Like any other medical practice or higher education, veterinarians face a large amount of debt when they leave veterinary school. Advanced Veterinary Care is happy to hear that the USDA is giving incentive to recent grads to go to understaffed areas of the country to practice their medicine.
The United States Department of Agriculture announced Friday that they would be providing awards in the form of loan repayment to veterinarians who are willing to go to rural parts of the nation to practice their medicine. The amount of money being given is $4.6 million and will be available to those who will benefit areas where they can’t afford to pay the same amount of salary to a veterinarian that a more urban practice normally could.
There are a lot of places in the United States that don’t have proper veterinary care readily available, and Advanced Veterinary Care wants to encourage doctors fresh out of school to take advantage of the incentive that the USDA is offering. Veterinary school can cost over $150,000 over the four years of training that is required to become a practicing doctor. This cost has brought about a shortage of veterinarians in the field, which is another cause for better veterinary services in rural America.

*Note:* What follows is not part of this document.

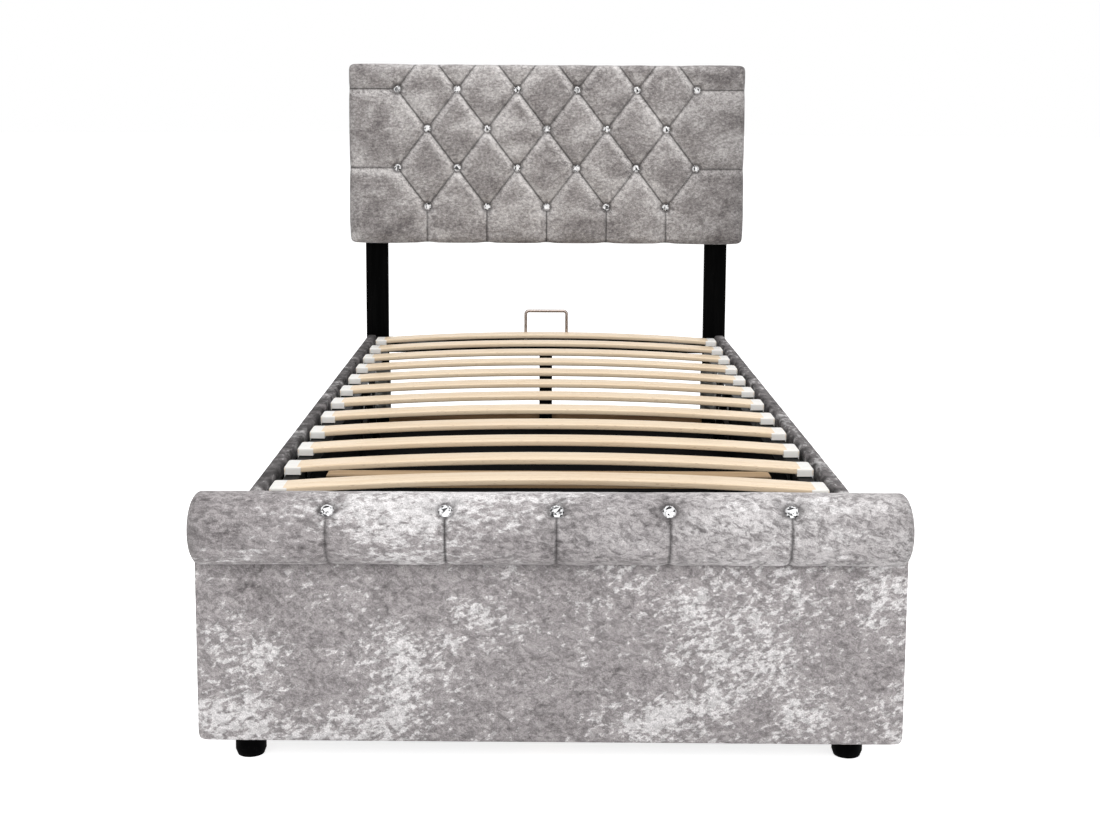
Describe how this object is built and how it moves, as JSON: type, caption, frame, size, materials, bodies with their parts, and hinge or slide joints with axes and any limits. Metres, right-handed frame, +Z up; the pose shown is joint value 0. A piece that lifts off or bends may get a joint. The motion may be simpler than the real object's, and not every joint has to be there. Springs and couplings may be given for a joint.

In order to take full advantage of the USDA’s program, the candidate must serve in their area for three years and have attended an American Veterinary Medical Association accredited school. The awards granted to recipients will cover the principal loan and interest of government and some commercial loans. Any other types of loans used toward schooling will still be the responsibility of the doctor. Advanced Veterinary Care knows that many veterinarians are more enticed by suburban and urban practices due to their higher rate of pay. The USDA awards will go to help provide a win-win situation for both recent graduates and smaller towns.
Some of the places of service that participants will be required to serve in include; direct animal practices, food science, medicine, and public practice. Recipients of the loan repayments are either straight out of veterinary school, or only up to three years out of school.
Advanced Veterinary Care provides resources for veterinarians, their patients, and their patients’ owners that aren’t readily available in a common practice. They are glad to know that the government wants to help communities in need and the veterinarians that service those communities.